Chinese President Xi Jinping (R) meets with a delegation from Myanmar’s National League for Democracy (NLD), headed by NLD chair Aung San Suu Kyi, at the Great Hall of the People in Beijing, China, June 11, 2015 [Xinhua]

Chinese President Xi Jinping met with Myanmar’s opposition leader Aung San Suu Kyi in Beijing on Thursday afternoon.

“We appreciate your willingness to boost China-Myanmar ties,” Xi told Suu Kyi according to Chinese state agency Xinhua. Suu Kyi’s visit will help “promote relations between two parties, two nations” added Xi.
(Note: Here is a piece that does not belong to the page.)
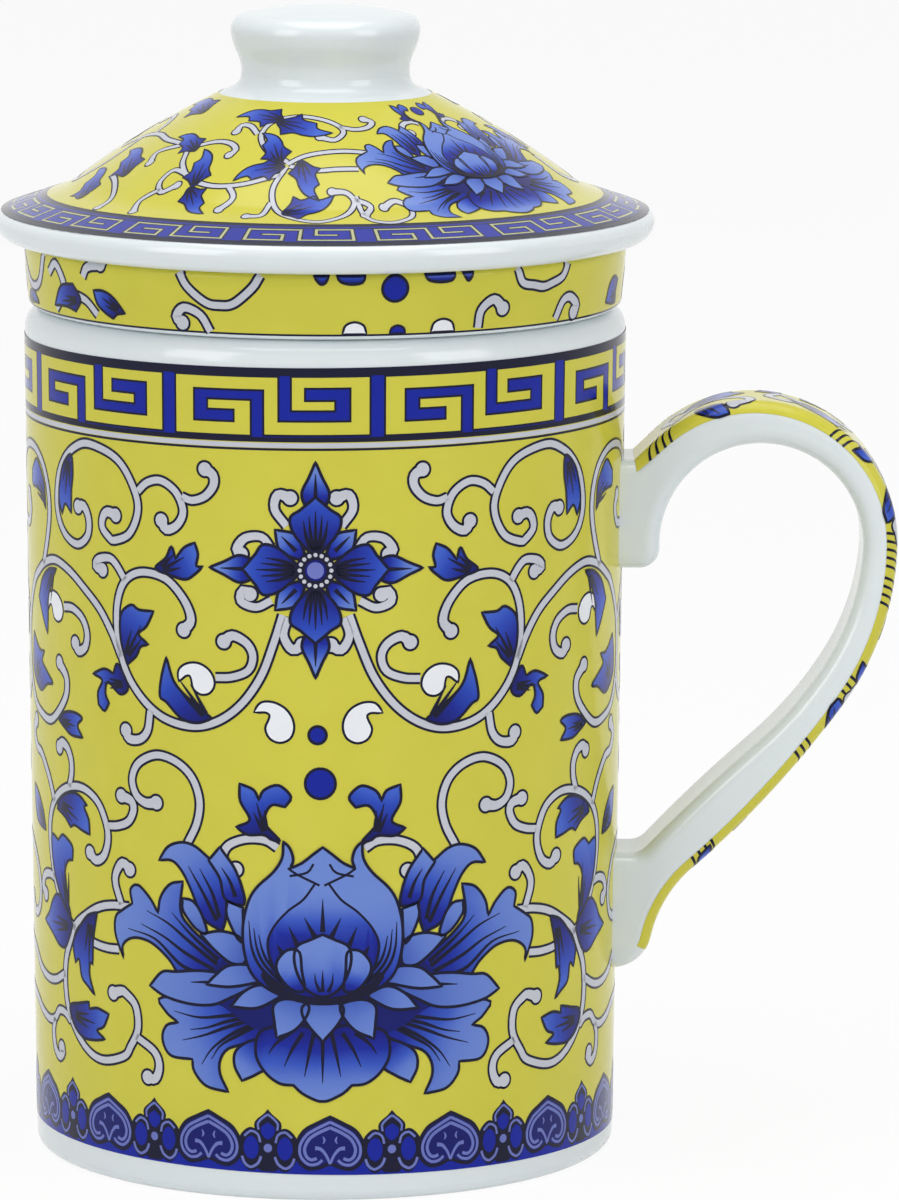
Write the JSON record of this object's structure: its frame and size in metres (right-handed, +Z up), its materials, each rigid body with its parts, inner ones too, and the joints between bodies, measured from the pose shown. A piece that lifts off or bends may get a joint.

“China and Myanmar are close, friendly neighbors. [China and Myanmar] have become a community of common interests and common destiny sharing weal and woe. China always treats the China-Myanmar relationship from a strategic and long-term perspective,” Xi told Suu Kyi on Thursday.

President Xi, who is also the general secretary of the Communist Party of China (CPC) Central Committee, held talks with Suu Kyi at the Great Hall of the People in Beijing.

Suu Kyi, the chairperson of the National League for Democracy (NLD).

“We hope and believe that the Myanmar side will also maintain a consistent stance on China-Myanmar relationship and be committed to advancing friendly ties, no matter how its domestic situation changes,” the Chinese President said during the meeting.

Suu Kyi is in China from Wednesday to Sunday.

China accounts for over 30 per cent of total foreign investments in Myanmar and Suu Kyi would be keen to boost her relationship with Beijing. Nearly 80 per cent of Myanmar’s revenue from the rice trade comes from exports to China

Elections in Myanmar are due in November 2015 and the Nobee Laureate Suu Kyi is keen to reach out to Beijing, Myanmar’s most important economic partner.

Her party is expected to make big gains at the polls – the first general election they have fought since they swept the polls in 1990. The then junta ignored the result.

The Nobel laureate, who has publicly declared her desire to be president, however, has been severely criticised for her refusal to come to the aid of Myanmar’s persecuted refugees, the Rohingyas.

In the past two years, thousands of Muslim Rohingya have been killed by mobs in Rakhine, Myanmar; while thousands have fled the area for fear for further persecution.

Rohingyas, a mostly stateless Muslim minority of about 1.1 million, are living in apartheid-like conditions in Myanmar’s Rakhine state.